Memo To: Newt Gingrich, Trent Lott
From: Jude Wanniski
Re: Budget Surplus
In the current debate over how to dispose of the looming budget surplus, I urge you to fight off all attempts to apply any of it to paying down the national debt. Until we remove as many of the obvious impediments to growth and productivity that have crept into the tax system, paying off debt should be looked upon as a feeble investment in the national economy.
There are legitimate demands to increase federal spending where it has been especially starved during recent years of austerity — on federal infrastructure, for example. But it makes no sense to buy back government bonds that we are floating at less than 6%, when tax rates on incomes and capital gains are discouraging economic expansion that would produce a much higher return.
Fed Chairman Alan Greenspan does favor paying down the debt, but he also continues to make the argument that there should be no federal capital gains tax -- that it is the worst way to raise revenue. He would not hesitate to lower or eliminate the tax, knowing it would produce a much higher rate of return than liquidating government bonds. In the same way, before there is any talk of paying down debt, both the Clinton and the Bush income surtaxes, of 1993 and 1990, should be repealed.
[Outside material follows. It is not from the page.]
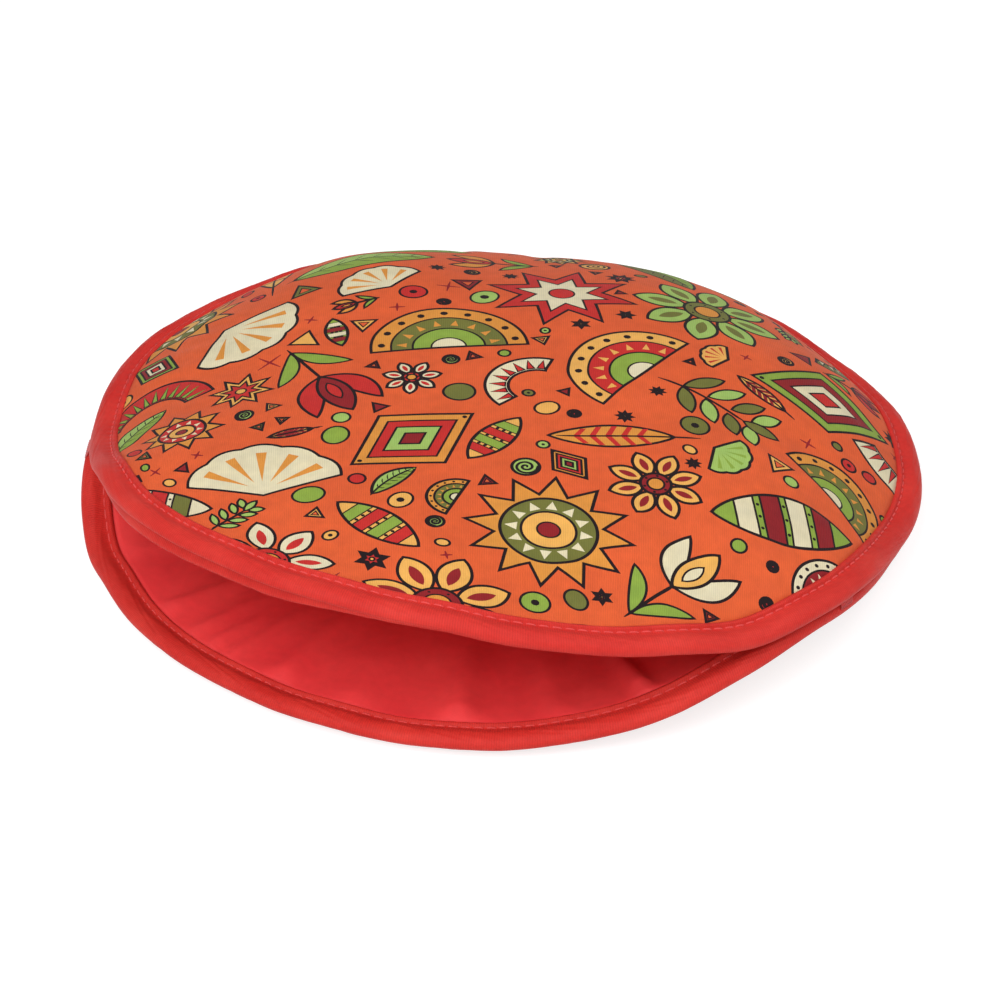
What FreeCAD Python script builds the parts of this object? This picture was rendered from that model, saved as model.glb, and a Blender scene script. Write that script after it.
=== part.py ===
"""Padded fabric tortilla warmer: two round quilted panels, each bound round its edge, sewn together round the back.

The frame has +Z up and stands on the table at z = 0, with the z axis through the middle of the pouch.
The mouth faces -Y. Bearings are degrees anticlockwise from +X, seen from above. Lengths are millimetres.
"""
import FreeCAD
import Part
import functools
import math
import os

# Plan of both panels.
outer_radius = 150.5         # over the bindings: a nominal 12 inch pouch
tape_width = 11.0            # how far the binding tape laps onto each side of a panel
tape_thickness = 0.8
bound_edge_thickness = 6.0   # a bound edge over both laps of its tape
base_radius = 88.0           # the part of the bottom panel that lies flat on the table

# Layers of a panel, from the printed side to the lined side.
cover_thickness = 0.5
batting_thickness = 3.0
lining_thickness = 0.5
layer_clearance = 0.15       # slack between neighbouring layers, and between the layers and the tape
seam_clearance = 1.2         # between the two bound edges where they are sewn together

# Height of the middle of the top panel's bound edge above the table, by bearing.
# The lip is lifted at the front left and sinks towards the right end of the mouth.
top_edge_stations = [
    (5.0, 15.0),
    (50.0, 11.5),
    (100.0, 13.0),
    (150.0, 25.5),
    (200.0, 30.0),
    (228.0, 50.5),
    (260.0, 54.3),
    (332.0, 28.5),
]
# How far the bottom lip hangs below the top lip once past touching it.
lip_drop_stations = [
    (200.0, 0.0),
    (222.0, 36.0),
    (258.0, 43.0),
    (290.0, 32.3),
    (324.0, 1.5),
    (340.0, 0.0),
]
mouth_start_bearing = 200.0
mouth_end_bearing = 340.0

# The domed top and the dished bottom.
crown_height = 61.0          # the top panel's outer face at the middle, above the table
dome_fullness = 4.0          # a higher value gives a flatter crown with steeper sides
dome_softness = 1.2          # how gently the dome runs out at the binding
base_trim = 0.3              # how far the dished face dips below the table before it is trimmed flat

# The living fold across the top panel, on the chord between the two ends of the mouth.
fold_behind_hinge = 11.0
fold_ahead_of_hinge = 29.0
fold_cut_clearance = 0.3

# Thread.
thread_radius = 0.2
stitch_pitch = 4.2
stitch_length = 3.4
topstitch_inset = 8.5        # from the outer edge to the row that holds a binding
thread_clearance = 0.12      # between a thread and the tape that it lies on
seam_inset = 4.0             # from the outer edge to the row that joins the panels
bar_tack_radius = 0.4
bar_tack_pitch = 0.9
bar_tack_threads = 9
bar_tack_reach = 2.0         # how far a tack's threads run up and down the two bindings

# Sizes that follow from the ones above.
panel_radius = outer_radius - tape_width
layer_radius = outer_radius - tape_thickness - layer_clearance
core_thickness = cover_thickness + batting_thickness + lining_thickness + 2 * layer_clearance
hinge_y = outer_radius * math.sin(math.radians(mouth_start_bearing))
fold_front_y = hinge_y - fold_ahead_of_hinge
fold_back_y = hinge_y + fold_behind_hinge

grid_step = 8.0              # spacing of the points through which a panel's face is drawn
grid_span = outer_radius + 1.5 * grid_step
tall = 4 * crown_height      # longer than anything it cuts


def ease(share):
    """0 to 1 along an S, level at both ends."""
    share = min(max(share, 0.0), 1.0)
    return share * share * (3 - 2 * share)


def along_rim(stations, bearing):
    """The value at a bearing, eased from each station to the next one round the rim."""
    bearing = (bearing - stations[0][0]) % 360 + stations[0][0]
    for (start, low), (end, high) in zip(stations, stations[1:] + [(stations[0][0] + 360, stations[0][1])]):
        if bearing <= end:
            return low + (high - low) * ease((bearing - start) / (end - start))


def bearing_of(x, y):
    return math.degrees(math.atan2(y, x)) % 360


def top_edge_height(bearing):
    return along_rim(top_edge_stations, bearing)


def bottom_edge_height(bearing):
    apart = bound_edge_thickness + seam_clearance + along_rim(lip_drop_stations, bearing)
    return top_edge_height(bearing) - apart


def top_panel_middle(x, y):
    """Height of the middle of the top panel's layers."""
    share = min(math.hypot(x, y) / panel_radius, 1.0)
    edge = top_edge_height(bearing_of(x, y))
    rise = crown_height - core_thickness / 2 - edge
    return edge + rise * (1 - share**dome_fullness) ** dome_softness


def bottom_panel_middle(x, y):
    """Height of the middle of the bottom panel's layers."""
    share = (math.hypot(x, y) - base_radius) / (panel_radius - base_radius)
    flat = core_thickness / 2 - base_trim
    return flat + (bottom_edge_height(bearing_of(x, y)) - flat) * ease(share)


def level_surface(height):
    """One smooth surface over the whole plan, drawn through a square grid of heights."""
    count = int(2 * grid_span / grid_step) + 1
    ticks = [-grid_span + grid_step * n for n in range(count + 1)]
    surface = Part.BSplineSurface()
    surface.interpolate([[FreeCAD.Vector(x, y, height(x, y)) for y in ticks] for x in ticks])
    return surface


@functools.lru_cache(maxsize=None)
def height_on(surface, x, y):
    """Height of a surface over a point of the plan, closed in on by way of the surface's nearest points."""
    height = crown_height / 2
    for _ in range(3):
        height = surface.value(*surface.parameter(FreeCAD.Vector(x, y, height))).z
    return height


def slab(surface, below, above):
    """The solid between two copies of a surface, at these distances from it."""
    face = surface.toShape()
    return face.translated(FreeCAD.Vector(0, 0, below)).extrude(FreeCAD.Vector(0, 0, above - below))


def disc(radius):
    return Part.makeCylinder(radius, 2 * tall, FreeCAD.Vector(0, 0, -tall))


def between(low_y, high_y):
    return Part.makeBox(2 * tall, high_y - low_y, 2 * tall, FreeCAD.Vector(-tall, low_y, -tall))


rear_zone = between(fold_back_y, tall)
fold_zone = between(fold_front_y + fold_cut_clearance, fold_back_y - fold_cut_clearance)
flap_zone = between(-tall, fold_front_y)


def panel_layers(surface, cover_side):
    """A panel's cover, batting and lining. The cover is on top if cover_side is 1, and underneath if it is -1."""
    made = []
    reached = -core_thickness / 2
    thicknesses = [lining_thickness, batting_thickness, cover_thickness][::cover_side]
    for thickness in thicknesses:
        made.append(slab(surface, reached, reached + thickness).common(disc(layer_radius)))
        reached += thickness + layer_clearance
    return made[::-1] if cover_side == 1 else made


def binding(surface):
    """The tape folded over a panel's edge: a lap above, a lap below and the turn between them."""
    half = bound_edge_thickness / 2
    inside = half - tape_thickness
    ring = slab(surface, -half, half).common(disc(outer_radius).cut(disc(panel_radius)))
    return ring.cut(slab(surface, -inside, inside).common(disc(outer_radius - tape_thickness)))


def thread_between(start, end, radius):
    return Part.makeCylinder(radius, start.distanceToPoint(end), start, end - start)


def stitch_row(surface, side, low_y=-tall, high_y=tall):
    """The stitches on one side of a binding, above the tape if side is 1 and below it if side is -1.

    They go round the whole edge and are kept where a stitch's middle lies between two y values."""
    radius = outer_radius - topstitch_inset
    off_middle = side * (bound_edge_thickness / 2 + thread_radius + thread_clearance)
    count = round(2 * math.pi * radius / stitch_pitch)
    half_turn = stitch_length / radius / 2
    made = []
    for n in range(count):
        turn = 2 * math.pi * n / count
        if not low_y <= radius * math.sin(turn) < high_y:
            continue
        ends = []
        for angle in (turn - half_turn, turn + half_turn):
            x, y = radius * math.cos(angle), radius * math.sin(angle)
            ends.append(FreeCAD.Vector(x, y, height_on(surface, x, y) + off_middle))
        made.append(thread_between(ends[0], ends[1], thread_radius))
    return Part.makeCompound(made)


def joining_seam(top_surface, bottom_surface):
    """Links of thread between the two bound edges, from one end of the mouth round the back to the other."""
    radius = outer_radius - seam_inset
    half_edge = bound_edge_thickness / 2 + thread_clearance
    closed = 360 - (mouth_end_bearing - mouth_start_bearing)
    count = int(math.radians(closed) * radius / stitch_pitch)
    made = []
    for n in range(count + 1):
        bearing = mouth_end_bearing + closed * n / count
        x = radius * math.cos(math.radians(bearing))
        y = radius * math.sin(math.radians(bearing))
        low = FreeCAD.Vector(x, y, height_on(bottom_surface, x, y) + half_edge)
        high = FreeCAD.Vector(x, y, height_on(top_surface, x, y) - half_edge)
        made.append(thread_between(low, high, thread_radius))
    return Part.makeCompound(made)


def bar_tack(mouth_bearing):
    """A block of upright threads over the outside of both bindings, where the mouth ends."""
    radius = outer_radius + bar_tack_radius + thread_clearance
    step = math.degrees(bar_tack_pitch / radius)
    made = []
    for n in range(bar_tack_threads):
        bearing = mouth_bearing + step * (n - (bar_tack_threads - 1) / 2)
        x = radius * math.cos(math.radians(bearing))
        y = radius * math.sin(math.radians(bearing))
        middle = (top_edge_height(mouth_bearing) + bottom_edge_height(mouth_bearing)) / 2
        reach = (bound_edge_thickness + seam_clearance) / 2 + bar_tack_reach
        low, high = FreeCAD.Vector(x, y, middle - reach), FreeCAD.Vector(x, y, middle + reach)
        made.append(thread_between(low, high, bar_tack_radius))
    return Part.makeCompound(made)


def build_top(surface):
    cover, batting, lining = panel_layers(surface, 1)
    whole = {"cover": cover, "batting": batting, "lining": lining, "binding": binding(surface)}
    zones = {"rear": rear_zone, "fold": fold_zone, "flap": flap_zone}
    nodes = {}
    for piece, shape in whole.items():
        for zone, room in zones.items():
            nodes[f"top_{piece}_{zone}"] = shape.common(room)
    spans = {"rear": (fold_back_y, tall), "fold": (fold_front_y, fold_back_y), "flap": (-tall, fold_front_y)}
    for zone, (low_y, high_y) in spans.items():
        nodes[f"top_needle_thread_{zone}"] = stitch_row(surface, 1, low_y, high_y)
        nodes[f"top_bobbin_thread_{zone}"] = stitch_row(surface, -1, low_y, high_y)
    return nodes


def build_bottom(surface):
    cover, batting, lining = panel_layers(surface, -1)
    above_table = Part.makeBox(2 * tall, 2 * tall, tall, FreeCAD.Vector(-tall, -tall, 0))
    return {
        "bottom_cover": cover.common(above_table),
        "bottom_batting": batting,
        "bottom_lining": lining,
        "bottom_binding": binding(surface),
        "bottom_needle_thread": stitch_row(surface, -1),
        "bottom_bobbin_thread": stitch_row(surface, 1),
    }


def build_seam(top_surface, bottom_surface):
    return {
        "joining_seam_thread": joining_seam(top_surface, bottom_surface),
        "bar_tack_left": bar_tack(mouth_start_bearing),
        "bar_tack_right": bar_tack(mouth_end_bearing),
    }


def main():
    os.makedirs("parts", exist_ok=True)
    top_surface = level_surface(top_panel_middle)
    bottom_surface = level_surface(bottom_panel_middle)
    nodes = {
        **build_top(top_surface),
        **build_bottom(bottom_surface),
        **build_seam(top_surface, bottom_surface),
    }
    for name, shape in nodes.items():
        shape.exportStep(f"parts/{name}.step")


main()
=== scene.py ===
"""Looks of the padded tortilla warmer: printed covers, padding, plain lining, ribbed bindings and stitches.

Lengths are millimetres and bearings are degrees anticlockwise from +X. Meshes are made in metres.
The mouth faces -Y. The top panel's pieces are baked where they lie and attached to no body.
All the rest is on "pouch".
"""

import math
import random

import bpy
import numpy as np
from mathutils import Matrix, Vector
from mathutils.bvhtree import BVHTree
from mathutils.geometry import delaunay_2d_cdt


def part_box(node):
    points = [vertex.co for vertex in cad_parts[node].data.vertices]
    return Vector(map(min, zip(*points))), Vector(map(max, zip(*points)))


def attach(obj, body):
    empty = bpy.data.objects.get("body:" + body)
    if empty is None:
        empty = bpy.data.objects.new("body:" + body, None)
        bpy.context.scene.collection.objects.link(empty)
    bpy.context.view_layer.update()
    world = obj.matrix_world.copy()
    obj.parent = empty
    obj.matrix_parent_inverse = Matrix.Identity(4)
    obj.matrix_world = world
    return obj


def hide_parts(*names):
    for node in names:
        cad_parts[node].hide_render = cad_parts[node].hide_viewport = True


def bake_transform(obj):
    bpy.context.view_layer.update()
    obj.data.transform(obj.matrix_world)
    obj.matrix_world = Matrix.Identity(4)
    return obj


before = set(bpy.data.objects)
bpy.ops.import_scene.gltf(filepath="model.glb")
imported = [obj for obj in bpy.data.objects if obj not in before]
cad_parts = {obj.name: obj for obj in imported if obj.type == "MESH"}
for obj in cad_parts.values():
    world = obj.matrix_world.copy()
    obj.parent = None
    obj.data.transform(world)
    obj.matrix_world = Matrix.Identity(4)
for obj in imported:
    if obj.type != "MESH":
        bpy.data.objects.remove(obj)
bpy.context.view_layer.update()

MM = 0.001

# ---------------------------------------------------------------- sizes taken from the frame
edge_low, edge_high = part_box("bottom_binding")
OUTER_RADIUS = (edge_high.x - edge_low.x) / 2 / MM
TAPE_WIDTH = 11.0
BINDING_RADIUS = OUTER_RADIUS - TAPE_WIDTH / 2

# ---------------------------------------------------------------- how the pouch lies
# Each list holds (bearing, value) stations round the edge.
# Height of the middle of the top bound edge above the table, and how far the bottom lip is from touching it.
TOP_EDGE = [
    (5, 14.3), (28, 14.4), (50, 11), (75, 12.8), (100, 12.5), (120, 17.5), (140, 24.7), (156, 24.8),
    (173, 28.4), (190, 29.8), (202, 31.4), (212, 38.4), (222, 47.6), (235, 51.2), (250, 54), (266, 54.1),
    (280, 52.1), (290, 47), (300, 41.4), (310, 37), (322, 30), (336, 28.7), (350, 23.2),
]
LIP_APART = [
    (0, 0), (100, 0), (190, 0), (198, 0.9), (207, 16), (216, 33.2), (226, 39.4), (245, 43.9), (262, 44.4),
    (280, 42.2), (292, 34.9), (302, 26.6), (311, 18), (321, 5.2), (332, 0.6), (345, 0),
]
# How far each bound edge leans, outer side down, in degrees. They lean alike where they are sewn together.
TOP_LEAN = [
    (0, 24), (40, 28), (90, 24), (140, 22), (180, 20), (210, 14), (240, 6), (280, 8), (310, 15), (335, 22),
]
BOTTOM_LEAN = [
    (0, 24), (40, 28), (90, 24), (140, 22), (180, 20), (210, 4), (240, -4), (280, -2), (310, 8), (335, 22),
]
# How far the top edge sits in from a true circle, and the bottom lip stands out past the top one.
TOP_DRAWN_IN = [
    (0, 2.9), (30, 0.2), (60, -0.5), (90, -0.2), (120, 1.4), (150, 0.3), (180, -0.1), (190, 0.9),
    (200, 1.8), (209, 1.5), (219, -0.3), (235, -0.8), (255, 0.6), (275, -0.6), (295, 0.3), (315, -0.8),
    (335, 0),
]
LIP_PUSHED_OUT = [
    (0, 0), (90, 0), (188, 0), (203, 5.3), (212, 5.5), (222, 2.3), (235, 0.3), (255, 0.3), (275, 0.8),
    (295, 1.4), (312, 2.4), (330, 1.2), (345, 1.2), (358, 0),
]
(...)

When you don't know what to do, Newt/Trent, it makes perfect sense to divide the loaf three ways, but I think the American people gave your party control of Congress in 1994 and again in 1996 because they believe you are more likely to cut tax rates than is the other party. You owe it to them to make critical decisions on priorities instead of taking the line of least resistance.
When a private corporation pays down debt or buys back equity, it is essentially telling the market that it has no good ideas on how to invest it with potentially higher returns. There will of course come a point when we run out of ideas on which tax rates are holding us back, but until we get there, all available resources should be devoted to finding that point.